Work required: Copy out the complete listing, word for word.
--- START OF Information shown ---
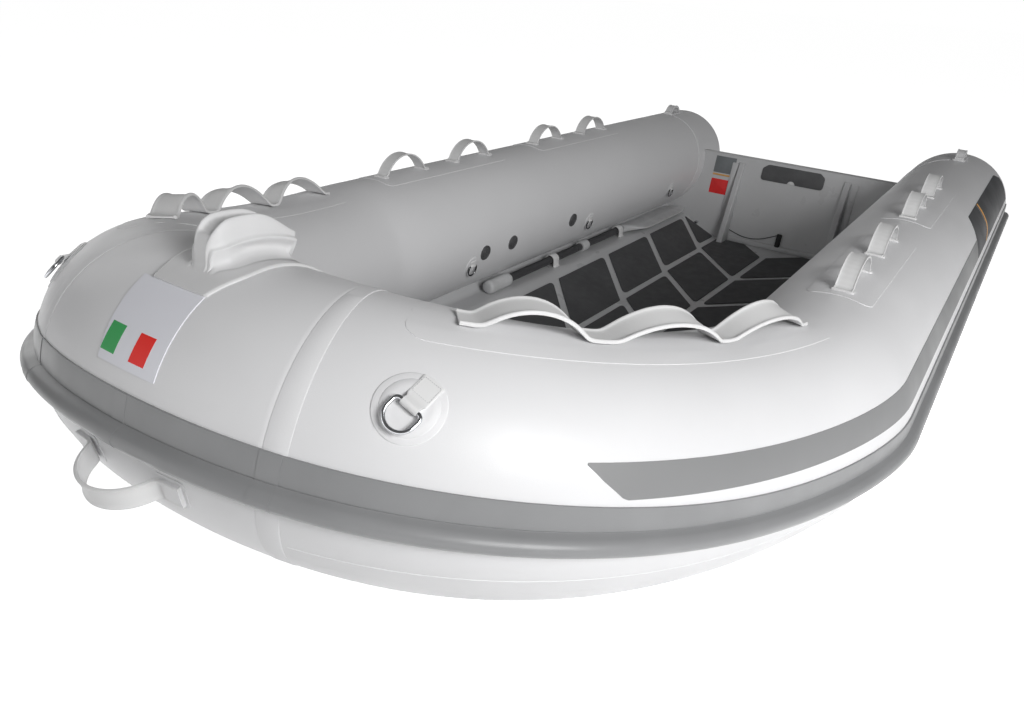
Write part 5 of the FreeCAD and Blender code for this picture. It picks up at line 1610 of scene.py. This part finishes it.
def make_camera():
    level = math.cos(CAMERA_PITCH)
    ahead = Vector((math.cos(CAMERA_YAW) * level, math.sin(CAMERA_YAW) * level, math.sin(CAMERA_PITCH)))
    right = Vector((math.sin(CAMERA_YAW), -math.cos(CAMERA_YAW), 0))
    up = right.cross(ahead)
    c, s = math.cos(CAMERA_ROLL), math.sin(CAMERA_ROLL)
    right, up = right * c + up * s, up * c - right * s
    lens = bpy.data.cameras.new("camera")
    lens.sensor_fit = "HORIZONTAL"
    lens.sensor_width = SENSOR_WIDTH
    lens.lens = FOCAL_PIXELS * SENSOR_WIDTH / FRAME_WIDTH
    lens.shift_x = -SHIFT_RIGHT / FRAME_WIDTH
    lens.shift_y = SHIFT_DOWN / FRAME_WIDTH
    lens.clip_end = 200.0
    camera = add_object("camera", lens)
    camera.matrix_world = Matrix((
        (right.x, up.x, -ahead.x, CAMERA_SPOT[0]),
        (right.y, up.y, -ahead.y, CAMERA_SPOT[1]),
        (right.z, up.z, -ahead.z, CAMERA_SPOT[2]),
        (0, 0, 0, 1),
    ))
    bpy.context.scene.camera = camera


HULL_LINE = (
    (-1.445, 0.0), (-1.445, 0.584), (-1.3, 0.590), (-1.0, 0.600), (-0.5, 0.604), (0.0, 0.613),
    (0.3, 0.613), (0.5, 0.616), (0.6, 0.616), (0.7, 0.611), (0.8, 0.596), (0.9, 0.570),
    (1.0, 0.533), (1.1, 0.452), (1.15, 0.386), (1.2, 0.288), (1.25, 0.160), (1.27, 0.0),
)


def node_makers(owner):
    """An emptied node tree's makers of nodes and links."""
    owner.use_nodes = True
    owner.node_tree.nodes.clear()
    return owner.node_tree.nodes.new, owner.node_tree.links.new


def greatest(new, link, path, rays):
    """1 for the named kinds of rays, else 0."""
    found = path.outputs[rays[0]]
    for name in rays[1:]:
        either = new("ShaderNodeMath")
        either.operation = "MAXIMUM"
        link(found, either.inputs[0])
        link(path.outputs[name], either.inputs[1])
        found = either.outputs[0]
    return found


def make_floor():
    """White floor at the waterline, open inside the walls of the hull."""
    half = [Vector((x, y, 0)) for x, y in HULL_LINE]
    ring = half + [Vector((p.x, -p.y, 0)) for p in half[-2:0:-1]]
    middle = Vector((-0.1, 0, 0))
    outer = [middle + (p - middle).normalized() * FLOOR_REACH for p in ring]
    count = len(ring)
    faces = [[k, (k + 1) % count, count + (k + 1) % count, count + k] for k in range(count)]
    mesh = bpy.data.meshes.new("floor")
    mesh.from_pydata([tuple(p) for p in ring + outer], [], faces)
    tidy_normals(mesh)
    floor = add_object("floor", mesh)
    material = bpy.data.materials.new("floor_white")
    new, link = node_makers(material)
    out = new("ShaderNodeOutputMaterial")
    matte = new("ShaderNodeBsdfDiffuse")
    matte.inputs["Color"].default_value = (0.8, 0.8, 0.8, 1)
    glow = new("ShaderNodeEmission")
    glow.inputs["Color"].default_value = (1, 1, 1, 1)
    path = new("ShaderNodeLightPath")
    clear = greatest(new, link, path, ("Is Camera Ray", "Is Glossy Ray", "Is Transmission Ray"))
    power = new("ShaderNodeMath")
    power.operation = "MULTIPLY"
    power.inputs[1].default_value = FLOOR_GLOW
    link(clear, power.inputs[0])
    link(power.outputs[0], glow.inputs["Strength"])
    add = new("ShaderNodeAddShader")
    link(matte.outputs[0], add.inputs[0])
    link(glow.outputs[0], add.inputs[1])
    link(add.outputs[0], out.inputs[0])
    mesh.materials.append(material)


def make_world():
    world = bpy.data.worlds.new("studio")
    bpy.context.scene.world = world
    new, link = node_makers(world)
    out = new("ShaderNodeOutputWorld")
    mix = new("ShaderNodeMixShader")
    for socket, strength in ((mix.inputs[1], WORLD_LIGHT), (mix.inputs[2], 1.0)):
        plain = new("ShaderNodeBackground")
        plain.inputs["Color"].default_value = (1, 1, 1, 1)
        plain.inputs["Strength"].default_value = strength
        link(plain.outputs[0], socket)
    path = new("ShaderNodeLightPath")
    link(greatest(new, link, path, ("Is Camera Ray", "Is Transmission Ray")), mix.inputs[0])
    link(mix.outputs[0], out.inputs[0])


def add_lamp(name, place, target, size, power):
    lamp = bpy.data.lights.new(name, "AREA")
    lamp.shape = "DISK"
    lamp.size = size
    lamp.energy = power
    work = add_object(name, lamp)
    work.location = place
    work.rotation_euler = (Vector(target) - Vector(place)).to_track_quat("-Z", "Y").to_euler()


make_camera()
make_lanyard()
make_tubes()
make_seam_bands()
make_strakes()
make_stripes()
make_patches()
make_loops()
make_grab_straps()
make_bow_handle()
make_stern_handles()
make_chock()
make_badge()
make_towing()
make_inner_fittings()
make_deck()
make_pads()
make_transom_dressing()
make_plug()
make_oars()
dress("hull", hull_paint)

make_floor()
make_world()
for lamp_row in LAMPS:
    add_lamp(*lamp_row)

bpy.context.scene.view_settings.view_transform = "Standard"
--- END OF Information shown ---
Exercise response:
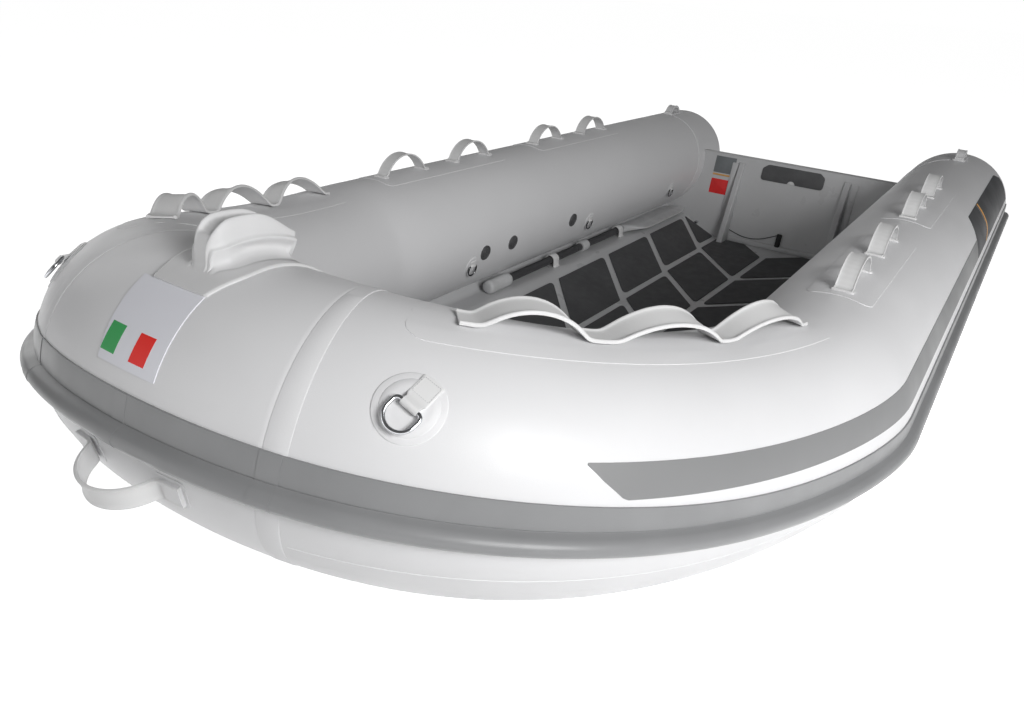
Write part 5 of the FreeCAD and Blender code for this picture. It picks up at line 1610 of scene.py. This part finishes it.
def make_camera():
    level = math.cos(CAMERA_PITCH)
    ahead = Vector((math.cos(CAMERA_YAW) * level, math.sin(CAMERA_YAW) * level, math.sin(CAMERA_PITCH)))
    right = Vector((math.sin(CAMERA_YAW), -math.cos(CAMERA_YAW), 0))
    up = right.cross(ahead)
    c, s = math.cos(CAMERA_ROLL), math.sin(CAMERA_ROLL)
    right, up = right * c + up * s, up * c - right * s
    lens = bpy.data.cameras.new("camera")
    lens.sensor_fit = "HORIZONTAL"
    lens.sensor_width = SENSOR_WIDTH
    lens.lens = FOCAL_PIXELS * SENSOR_WIDTH / FRAME_WIDTH
    lens.shift_x = -SHIFT_RIGHT / FRAME_WIDTH
    lens.shift_y = SHIFT_DOWN / FRAME_WIDTH
    lens.clip_end = 200.0
    camera = add_object("camera", lens)
    camera.matrix_world = Matrix((
        (right.x, up.x, -ahead.x, CAMERA_SPOT[0]),
        (right.y, up.y, -ahead.y, CAMERA_SPOT[1]),
        (right.z, up.z, -ahead.z, CAMERA_SPOT[2]),
        (0, 0, 0, 1),
    ))
    bpy.context.scene.camera = camera


HULL_LINE = (
    (-1.445, 0.0), (-1.445, 0.584), (-1.3, 0.590), (-1.0, 0.600), (-0.5, 0.604), (0.0, 0.613),
    (0.3, 0.613), (0.5, 0.616), (0.6, 0.616), (0.7, 0.611), (0.8, 0.596), (0.9, 0.570),
    (1.0, 0.533), (1.1, 0.452), (1.15, 0.386), (1.2, 0.288), (1.25, 0.160), (1.27, 0.0),
)


def node_makers(owner):
    """An emptied node tree's makers of nodes and links."""
    owner.use_nodes = True
    owner.node_tree.nodes.clear()
    return owner.node_tree.nodes.new, owner.node_tree.links.new


def greatest(new, link, path, rays):
    """1 for the named kinds of rays, else 0."""
    found = path.outputs[rays[0]]
    for name in rays[1:]:
        either = new("ShaderNodeMath")
        either.operation = "MAXIMUM"
        link(found, either.inputs[0])
        link(path.outputs[name], either.inputs[1])
        found = either.outputs[0]
    return found


def make_floor():
    """White floor at the waterline, open inside the walls of the hull."""
    half = [Vector((x, y, 0)) for x, y in HULL_LINE]
    ring = half + [Vector((p.x, -p.y, 0)) for p in half[-2:0:-1]]
    middle = Vector((-0.1, 0, 0))
    outer = [middle + (p - middle).normalized() * FLOOR_REACH for p in ring]
    count = len(ring)
    faces = [[k, (k + 1) % count, count + (k + 1) % count, count + k] for k in range(count)]
    mesh = bpy.data.meshes.new("floor")
    mesh.from_pydata([tuple(p) for p in ring + outer], [], faces)
    tidy_normals(mesh)
    floor = add_object("floor", mesh)
    material = bpy.data.materials.new("floor_white")
    new, link = node_makers(material)
    out = new("ShaderNodeOutputMaterial")
    matte = new("ShaderNodeBsdfDiffuse")
    matte.inputs["Color"].default_value = (0.8, 0.8, 0.8, 1)
    glow = new("ShaderNodeEmission")
    glow.inputs["Color"].default_value = (1, 1, 1, 1)
    path = new("ShaderNodeLightPath")
    clear = greatest(new, link, path, ("Is Camera Ray", "Is Glossy Ray", "Is Transmission Ray"))
    power = new("ShaderNodeMath")
    power.operation = "MULTIPLY"
    power.inputs[1].default_value = FLOOR_GLOW
    link(clear, power.inputs[0])
    link(power.outputs[0], glow.inputs["Strength"])
    add = new("ShaderNodeAddShader")
    link(matte.outputs[0], add.inputs[0])
    link(glow.outputs[0], add.inputs[1])
    link(add.outputs[0], out.inputs[0])
    mesh.materials.append(material)


def make_world():
    world = bpy.data.worlds.new("studio")
    bpy.context.scene.world = world
    new, link = node_makers(world)
    out = new("ShaderNodeOutputWorld")
    mix = new("ShaderNodeMixShader")
    for socket, strength in ((mix.inputs[1], WORLD_LIGHT), (mix.inputs[2], 1.0)):
        plain = new("ShaderNodeBackground")
        plain.inputs["Color"].default_value = (1, 1, 1, 1)
        plain.inputs["Strength"].default_value = strength
        link(plain.outputs[0], socket)
    path = new("ShaderNodeLightPath")
    link(greatest(new, link, path, ("Is Camera Ray", "Is Transmission Ray")), mix.inputs[0])
    link(mix.outputs[0], out.inputs[0])


def add_lamp(name, place, target, size, power):
    lamp = bpy.data.lights.new(name, "AREA")
    lamp.shape = "DISK"
    lamp.size = size
    lamp.energy = power
    work = add_object(name, lamp)
    work.location = place
    work.rotation_euler = (Vector(target) - Vector(place)).to_track_quat("-Z", "Y").to_euler()


make_camera()
make_lanyard()
make_tubes()
make_seam_bands()
make_strakes()
make_stripes()
make_patches()
make_loops()
make_grab_straps()
make_bow_handle()
make_stern_handles()
make_chock()
make_badge()
make_towing()
make_inner_fittings()
make_deck()
make_pads()
make_transom_dressing()
make_plug()
make_oars()
dress("hull", hull_paint)

make_floor()
make_world()
for lamp_row in LAMPS:
    add_lamp(*lamp_row)

bpy.context.scene.view_settings.view_transform = "Standard"